Anyone care to rebut Kent Brandenburg? He calls SI's position on Preservation "New Doctrine" that should be rejected. He is adamant that the Doctrine of Preservation has always, up until modernists got their hands on it, meant that every single "jot and tittle" would be preserved for all time, and that we have, available to us today, a perfect, 100% exact copy of the autographs available.

I'm all ears, because I honestly want to know more about the subject.



Kent Brandenburg said...


One side has a doctrine and the other doesn't. What one side says happened was what everyone was saying at one time, and then with the advent of modernism, another side said another thing was happening, brand new. A new doctrine shouldn't be given credence, like proxy baptism or transubstantiation. New doctrines should be rejected. They're new. Doctrine isn't new. When doctrines change, there should be something in the Bible itself that should signal that the Bible teaches something different, but that would also mean a total apostasy of doctrine on scripture. Could that occur? Of course not.

Ashamed of Jesus! of that Friend On whom for heaven my hopes depend! It must not be! be this my shame, That I no more revere His name. -Joseph Grigg (1720-1768)

TylerR's picture



Buy and read Bro. Brandenburg's book (linked somewhere above, near the beginning), if you'd like to know more about his position. Before we do historical theology on a position, we should look at what the Scriptures say about that position. It's genuinely helpful to see how different people have historically wrestled with a position, but something which ought to come after looking at the Scriptures.
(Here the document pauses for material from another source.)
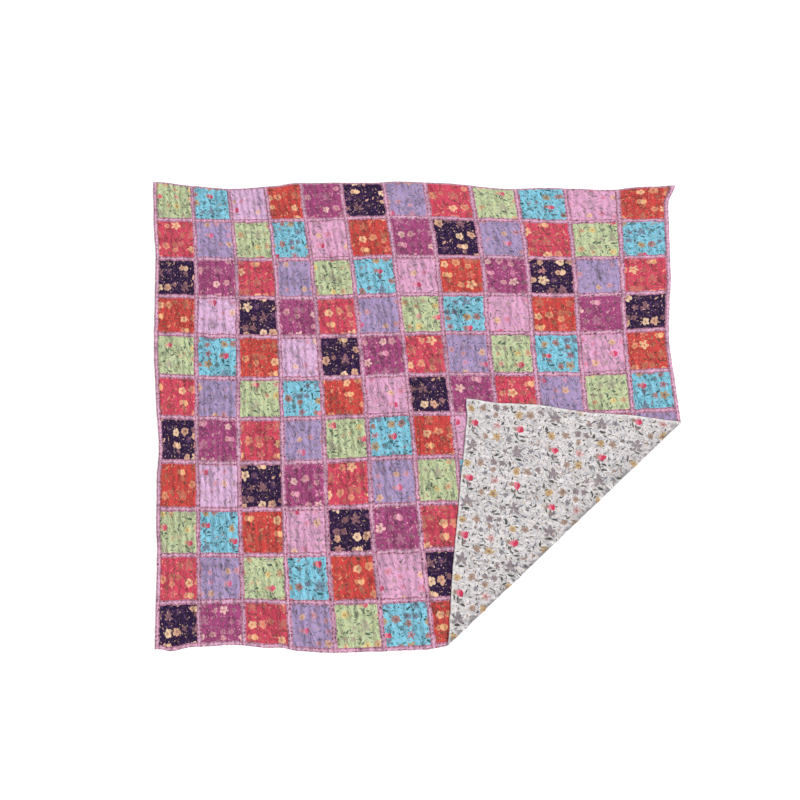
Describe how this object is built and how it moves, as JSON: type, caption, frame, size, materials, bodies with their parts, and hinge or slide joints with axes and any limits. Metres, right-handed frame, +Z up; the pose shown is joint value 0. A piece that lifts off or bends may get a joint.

Off the cuff, I have found the historical theology claims to be very anachronistic. It reminds me of how Baptists like to claim the Novatians as their "kin," because of some superficial doctrinal parallels on ecclesiastical separation which evaporate upon further examination. Also, to a certain extent, I find the historical theology discussion on this issue pointless. Would Calvin (for example) have eagerly accepted the papyri? Well, he didn't have it. We can speculate. Maybe he would have. Maybe he would have also liked the new Ben-Hur movie, too, I guess. I know he would have enjoyed Culvers. He just didn't have the papyri. He didn't write about it. However, he did do textual criticism in his commentaries and spoke about preferring one reading over the other based on internal evidence.

To me, it's not very useful to speculate about what somebody would have thought about something they knew nothing about. Would Marco Polo have liked the idea of the International Space Station? I guess, but I don't really know. Would Alexander the Great have really liked to have had drones at his command? I'm guessing yes, but he knew nothing about drones, for goodness' sake! Would Augustine have liked the NA28 critical apparatus? Maybe . . . Does it really matter? What does the Bible say?

Bro. Brandenburg's discussions on the preservation passages in his book are where the argument needs to go. Read the book, study the passages, make a decision. It's a good book, and is probably the best presentation of a TR position you'll likely find. Most people never read people they disagree with, and rely on strawmen and second-hand caricatures. Read the book.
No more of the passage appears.